Departments of Politics and Schools of Government

This entire article was inspired by Benedict Anderson’s article in the London Review of Books, which drew attention to the fact that, in America, the faculties where instruction in political studies takes place are often called ‘Schools of Government’ (e.g. Cornell, Harvard). This arises from a peculiar American exceptionalism which denies the relativism of ‘politics’, instead asserting ‘government’ as a kind of technocracy which proceeds on universal laws of established fact that make up American political ideology. Thus politics becomes about policy, not ideology or particular cultural features of countries. Thus portraying these institutions as places of inquiring study overplays their base meaning as schools of the minutiae of technocracy, valid in its own right, but not comparable to political study in depth or scope, and thus wholly unsuited to subsuming this, as they have done as politics as a study has grown from mere ‘government’ in America.

Tough Choices

It’s worth asking in what sense these choices (when this term is used as a euphemism for austerity by the right) are ‘tough.’ Making a tough decision, at least in regards to domestic matters, means that some sort of forward-thinking sacrifice, necessary pain, now, is required because we know it to be better in the long run. The self-congratulatory politicians who later laud their ability to have made these tough decisions have articulated their positions  about these issues before elections, and present their leadership in terms of ‘follow-through’ – the whole aim is to have all the answers going in. A U-turn during one’s term must still be spun as sticking to pre-established principles and, insofar as is possible, avoid the implication of changing one’s mind, because leadership has come to be equated with some kind of omniscience, and thus to be a good leader, the claim to omniscience must be upheld at all costs. So, what is it that’s being sacrificed?

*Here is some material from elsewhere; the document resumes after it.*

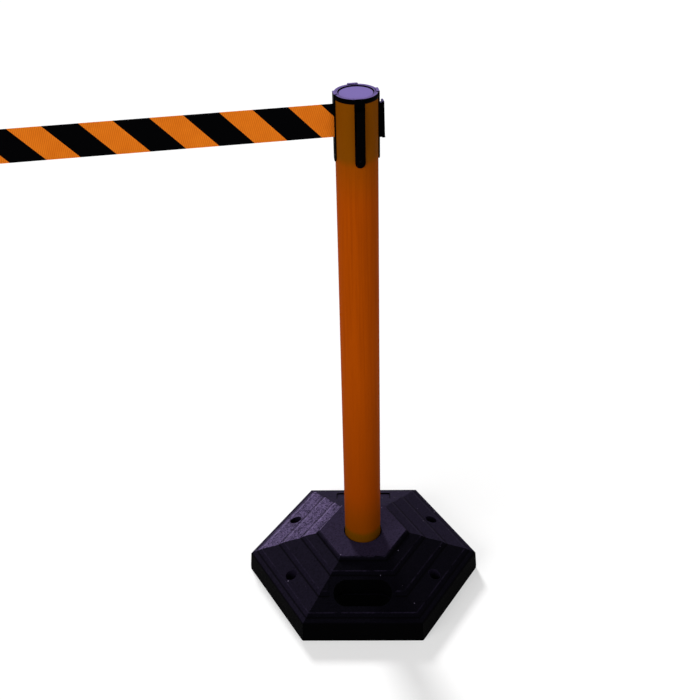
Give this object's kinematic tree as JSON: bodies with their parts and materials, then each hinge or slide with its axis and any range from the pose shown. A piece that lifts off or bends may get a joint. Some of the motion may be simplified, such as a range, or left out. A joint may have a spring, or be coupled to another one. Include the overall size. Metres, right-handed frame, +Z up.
{
  "type": "retractable belt barrier post",
  "caption": "Plastic barrier post in a stepped six-sided rubber base with a hand hole and stake holes; its four-way head holds a sprung striped belt with a latching end clip.",
  "frame": {"origin": "centre of the base's underside, on the floor", "axes": "+Z up the post; -Y towards the flat with the hand hole; the belt leaves towards -X, turned 10 degrees towards -Y"},
  "size_m": [0.7979, 0.36, 0.9187],
  "materials": {
    "rubber": "matt, slightly granular",
    "orange_plastic": "satin",
    "black_plastic": "satin",
    "rail_plastic": "satin",
    "lid_plastic": "smooth satin",
    "latch_plastic": "smooth",
    "white_plastic": "smooth",
    "belt_fabric": "woven, orange with black slanting stripes",
    "zinc_steel": "zinc plated",
    "dark_steel": "black oxide",
    "spring_steel": "blued",
    "brass": "turned",
    "brake_lining": "matt"
  },
  "bodies": {
    "base": {"base_block": "rubber", "socket_sleeve": "black_plastic", "backing_plate": "zinc_steel"},
    "post": {"post_tube": "orange_plastic", "foot_plug": "black_plastic", "plug_rivets": "zinc_steel", "clamp_bolt": "zinc_steel", "clamp_nut": "zinc_steel", "clamp_washer": "zinc_steel", "collar": "black_plastic", "lid": "black_plastic", "lid_disc": "lid_plastic", "lid_screws": "zinc_steel", "exit_channel": "black_plastic", "channel_right": "black_plastic", "channel_back": "black_plastic", "channel_front": "black_plastic", "rail_right": "rail_plastic", "rail_back": "rail_plastic", "rail_front": "rail_plastic", "channel_screws": "dark_steel", "cassette": "black_plastic", "cassette_cover": "black_plastic", "guide_pins": "zinc_steel", "spindle": "zinc_steel", "spindle_clips": "spring_steel", "belt_lead": "belt_fabric", "spring_cup": "zinc_steel", "spring_cover": "zinc_steel", "power_spring": "spring_steel", "brake_ring": "zinc_steel"},
    "spool": {"spool_drum": "white_plastic", "spool_bushes": "brass", "belt_roll": "belt_fabric", "brake_pins": "zinc_steel"},
    "brake_a": {"brake_shoe_a": "brake_lining"},
    "brake_b": {"brake_shoe_b": "brake_lining"},
    "belt_end": {"belt_webbing": "belt_fabric", "clip_half_a": "black_plastic", "clip_half_b": "black_plastic", "clip_screws": "dark_steel", "belt_bar": "zinc_steel"},
    "latch": {"latch_bolt": "latch_plastic"}
  },
  "joints": [
    {"name": "post_turn", "type": "hinge", "parent": "base", "child": "post", "pos_m": [0, 0, 0.06], "axis": [0, 0, 1], "range_deg": [-180, 180]},
    {"name": "belt_pull", "type": "slide", "parent": "post", "child": "belt_end", "axis": [-0.9848, -0.1736, 0], "range_m": [-0.5409, 1.62], "stiffness_N_per_m": 2.2, "springref_m": -2.4, "deforming": ["belt_webbing"]},
    {"name": "spool_spin", "type": "hinge", "parent": "post", "child": "spool", "pos_m": [0, 0, 0.877], "axis": [0, 0, 1], "continuous": true, "deforming": ["power_spring"]},
    {"name": "brake_a_swing", "type": "hinge", "parent": "spool", "child": "brake_a", "pos_m": [0.01527, 0.00269, 0.846], "axis": [0, 0, -1], "range_deg": [0, 3], "stiffness_Nm_per_rad": 0.02, "springref_deg": -5.73},
    {"name": "brake_b_swing", "type": "hinge", "parent": "spool", "child": "brake_b", "pos_m": [-0.01527, -0.00269, 0.846], "axis": [0, 0, -1], "range_deg": [0, 3], "stiffness_Nm_per_rad": 0.02, "springref_deg": -5.73},
    {"name": "latch_pull", "type": "slide", "parent": "belt_end", "child": "latch", "axis": [-0.1736, 0.9848, 0], "range_m": [0, 0.003], "stiffness_N_per_m": 300, "springref_m": -0.004}
  ],
  "couplings": [
    {"joint": "spool_spin", "follows": "belt_pull", "rad_per_m": -47.775}
  ]
}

For a political party, the only things that can be sacrificed are principles or electoral success. In the case of the right, perhaps the only ‘tough choice’ (i.e. implementation of austerity) which goes against their other beliefs is raising taxes, and of course, they never make this ‘tough choice’. Furthermore, the acknowledgement that we are dealing with a ‘tough choice’ as described above already implies that the tough choice is universally acknowledged (or believed to be universally acknowledged by the implementers of the choice, hence why they trumpet it) as the correct choice. It is believed that it will benefit us in the long run; that is why the choice was made, not by weighing up options, but by following through on one’s principles about the best policies to pursue. It thus does not constitute an argument for the choices made – it is a self-lionisation on the part of the right, gratuitous praising of what they imply, by using the term, is common, accepted knowledge, not some attempt to win over voters by reasoned argumentation – and, if the right believes it to be popular, they are clearly not sacrificing electoral success. Thus, they sacrifice nothing; ‘tough choice’ means nothing, but somehow adds a sheen of strong leadership to the empty idea of making decisions that are acknowledged to be correct.

Principled

People often say that they value a ‘principled politician’. This is sometimes equated with ‘ideological consistency’, but that is in fact just an empirical way to measure what is really at play., That is, exactly what Plato describes in The Republic – he who does not want to lead, should lead. We have an  understanding that wanting to lead is a quality we most definitely do not want in a leader. And not just because they will do anything to get elected, in blind self-interest, even if isn’t good for us – hence why we can measure their principled-ness by ideological consistency, for it indicates an attitude that it is more important that the things the politician believes to be best are implemented, than he or she be the one who leads or implements. It is a marker of reflection on what they believe is the correct ideology, and is extremely difficult to combine with shameless pursuit of power. We comprehend the emptiness of this person, we realise the contradiction of electing someone who’ll ‘get stuff done,’ when the ‘stuff’ is absolutely unrelated to the elected’s aims, or, indeed, to the electorate’s stated wishes. If we are choosing based on ‘leadership’, then there is not even any public sentiment for the shameless leader to pander to – we’re stuck at an impasse of empty ‘leading.’ Related to this is the oft repeated wish to gain ‘the power to change’; without some specification of what is to be changed this is but a vacuous statement of the person’s vanity. What exactly is the change is unimportant – only that they were the one who changed it, or, somewhat pitifully, had the power to do so, if they had actually wanted anything other than this empty potential. Thus a self-proclaimed ‘principled’ politician states very little; a neutral statement, a simple necessity of having anything to actually decide about in democracy, has been transmuted into a positive one.

In the tradition of Orwell we should all take a dim view of the current state of political language, not least because its repetitious use forms so much of the ‘commentary’ we use in conversation. The agreed upon terms we employ form the foundations of political discourse, so we should not allow them to be unexamined (and therefore empty, for they have no definite meaning) phrases which explain in terms of the very things that need explained. This sampling is but a flavour of the, not merely clichéd, but empty, and hence obscurantist terminology we use – and all the more so if we don’t know it to be so.